You tell yourself you'll work out before work. Then the morning disappears. You'll go after work. Then you're deep in a coding session and it's 10pm. You'll go to the gym on the weekend. Then you're traveling. Or your back locks up. Or you just... don't.

The traditional model — separate workout time, separate location, separate clothes — fails because your work doesn't respect those boundaries. Especially when you're building with AI and the best ideas hit at midnight.

What if the workout happened inside the work?

How this started

I'm Walter. I build software with AI at a standing desk. I was tired of my body paying the price — tight back, stiff hips, the usual desk-worker damage. I'd go weeks without a real workout, then overdo it, then hurt myself, then skip more weeks.

So I hired Jon — a movement coach based in Costa Rica who trains professional surfers and world-class athletes — and told him: I need workouts I can do while I'm working.

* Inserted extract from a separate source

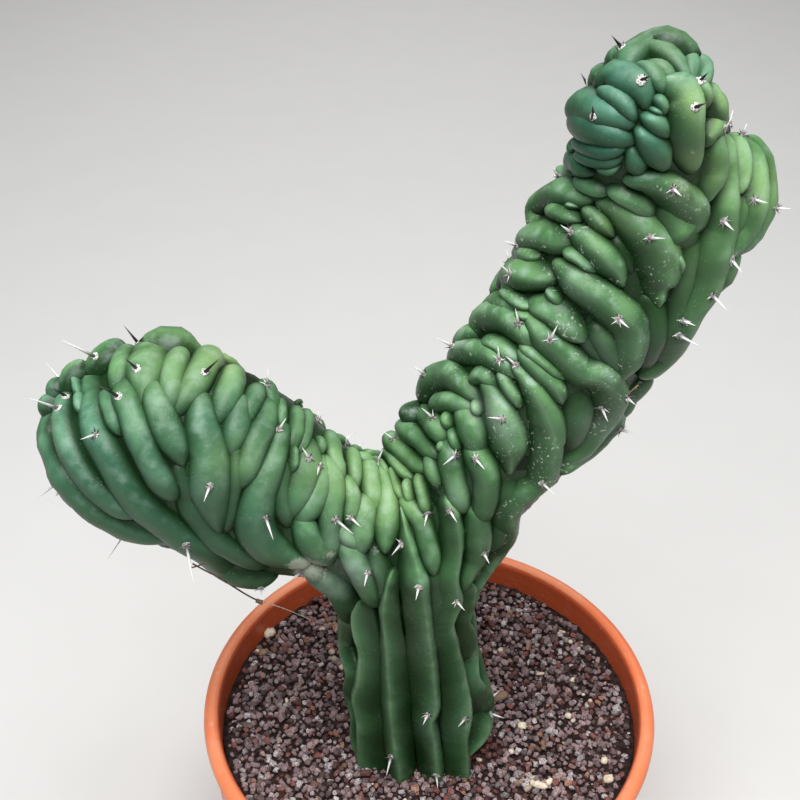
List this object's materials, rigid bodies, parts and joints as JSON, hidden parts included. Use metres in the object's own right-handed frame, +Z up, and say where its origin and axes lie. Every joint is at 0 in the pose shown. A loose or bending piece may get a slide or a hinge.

We started weekly sessions over Zoom. Jon coaches, I move at my desk. While my AI agents process tasks, I do thoracic rotations. While reviewing a PR, I'm doing ankle rolls. While code compiles, I'm holding a single-leg squat I don't even realize has lasted three minutes — because my mind is on the work.

We've done 13 sessions now. I haven't missed a single one. And the workouts are spreading into my whole day — five-minute blocks between tasks, movement snacks during meetings, spontaneous squats while playing with my dog. My body just knows where to go now.

Two dials. You control both.

Every move has two independent settings. Mix and match for any moment in your workday.

Intention

How much attention goes to the workout vs. your work.

20% Ankle rolls during a video meeting — invisible to everyone
50% Fascial stretch while AI is thinking — set it and breathe
80% Thoracic rotations between tasks — your PT would approve
100% Full BFR protocol — the burn is the point

Effort

How hard you push within each move — independent of intention.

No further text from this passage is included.